Pike Johnson

Profile
- Positions: Tackle, guard

Personal information
- Born: May 2, 1896 East Boston, Massachusetts, U.S.
- Died: November 6, 1985 (aged 89) Meredith, New Hampshire, U.S.
- Listed height: 5 ft 11 in (1.80 m)
- Listed weight: 185 lb (84 kg)

Career information
- High school: Everett (Everett, Massachusetts)
- College: Washington & Lee

Career history
- Massillon Tigers (1917, 1919); Akron Pros (1920–1921);

Awards and highlights
- NFL champion (1920); First-team All-Pro (1917);
- Allegiance: United States
- Branch: U.S. Army
- Service years: 1918–1919
- Conflicts: World War I
- Awards: Purple Heart

Career statistics
- Games played: 22
- Games started: 20
- Stats at Pro Football Reference

= Pike Johnson =

American football player (1896–1985)

Karl Hilmer "Pike" Johnson (May 2, 1896 – November 6, 1985) was a professional football player in the American Professional Football Association (APFA) (later renamed the National Football League in 1922) for the Akron Pros. In 1920 he and the Pros were awarded the very first NFL Championship.

==Early life==
Johnson was born on September 30, 1896, in East Boston, Massachusetts. He played football for Everett High School in Everett, Massachusetts. He was a part of the 1914 Everett team that went 13–0 and outscored opponents 600 to 0. In the national championship of high school football, Everett, the best team in the East, was matched against Oak Park High School from Illinois, the best team in the West. Everett defeated Oak Park 80 to 0. Johnson went on to play tackle at Washington and Lee University.

==Football career==
In 1917, Johnson played with the Massillon Tigers of the Ohio League, where he received all-pro honors in 1917. He was also World War I Army veteran and Purple Heart recipient. After the war he played another season for Massillon and then played for the Akron Pros in 1920.

==Later life==
After his football career, Johnson worked for many years in the public relations department of the Hiram Walker & Sons Ltd. in Boston. He resided in Belmont, Massachusetts, and later in Laconia, New Hampshire.

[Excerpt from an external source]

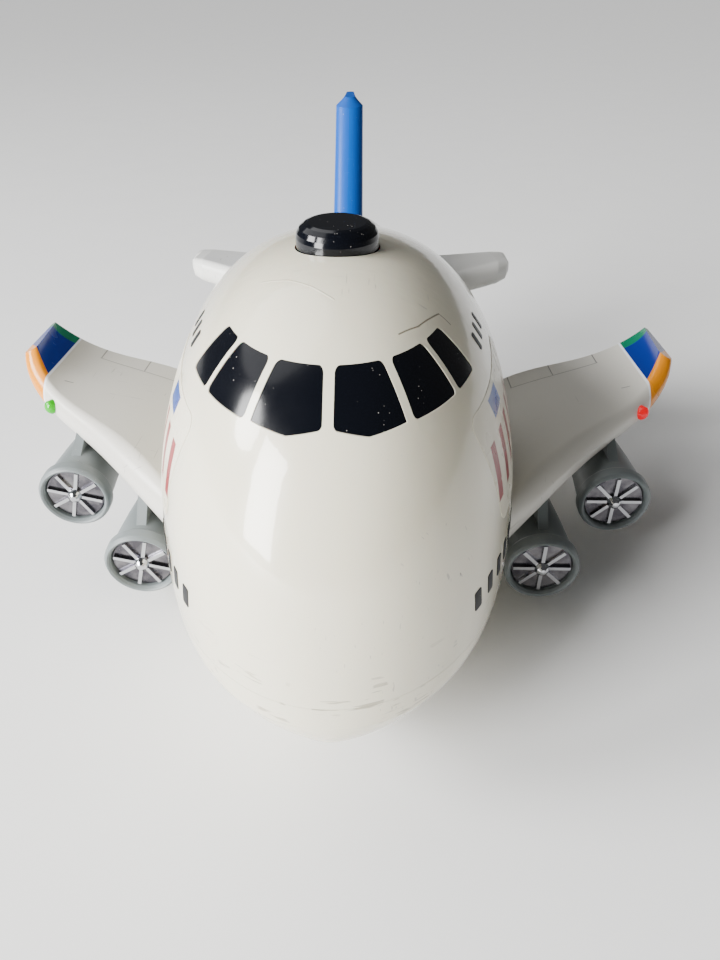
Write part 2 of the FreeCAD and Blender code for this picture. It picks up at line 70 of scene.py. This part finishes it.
class Amount:
    """A number that varies over the surface, used like an ordinary number."""

    def __init__(self, finish, socket):
        self.finish = finish
        self.socket = socket

    def sum_up(self, operation, first, second, clamp=False):
        return self.finish.node("ShaderNodeMath", {"operation": operation, "use_clamp": clamp},
                                {0: first, 1: second})

    def __add__(self, other):
        return self.sum_up("ADD", self, other)

    def __radd__(self, other):
        return self.sum_up("ADD", other, self)

    def __sub__(self, other):
        return self.sum_up("SUBTRACT", self, other)

    def __rsub__(self, other):
        return self.sum_up("SUBTRACT", other, self)

    def __mul__(self, other):
        return self.sum_up("MULTIPLY", self, other)

    def __rmul__(self, other):
        return self.sum_up("MULTIPLY", other, self)

    def size(self):
        return self.sum_up("ABSOLUTE", self, 0.0)

    def lowest(self, other):
        return self.sum_up("MINIMUM", self, other)

    def highest(self, other):
        return self.sum_up("MAXIMUM", self, other)

    def repeat(self, every):
        return self.sum_up("FLOORED_MODULO", self, every)

    def above(self, edge, soft):
        """0 below the edge, 1 above it, with a ramp as wide as soft between."""
        ramp = (self - (edge - soft / 2)) * (1.0 / soft)
        return self.sum_up("ADD", ramp, 0.0, clamp=True)

    def below(self, edge, soft):
        return 1 - self.above(edge, soft)

    def root(self):
        return self.sum_up("SQRT", self, 0.0)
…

Johnson died on November 6, 1985, at a nursing home in Meredith, New Hampshire.

==Pro Football Hall of Fame memorabilia==
In 2010 Johnson's grandson donated the miniature football shaped medallion (called a fob), to the Pro Football Hall of Fame. The fob was given to his grandfather after winning the 1920 championship. During the visit, it was discovered that Pike Johnson was incorrectly identified as Frank Leonard Johnson who appears that the league's all-time roster, which also appears on NFL.com. However, it was the wrong "Pike" Johnson, one who never played with the Akron Pros. Also the jeweler who inscribed his name on the fob made a mistake when the first initial of "C" rather than "K" was etched onto the back of the gold piece.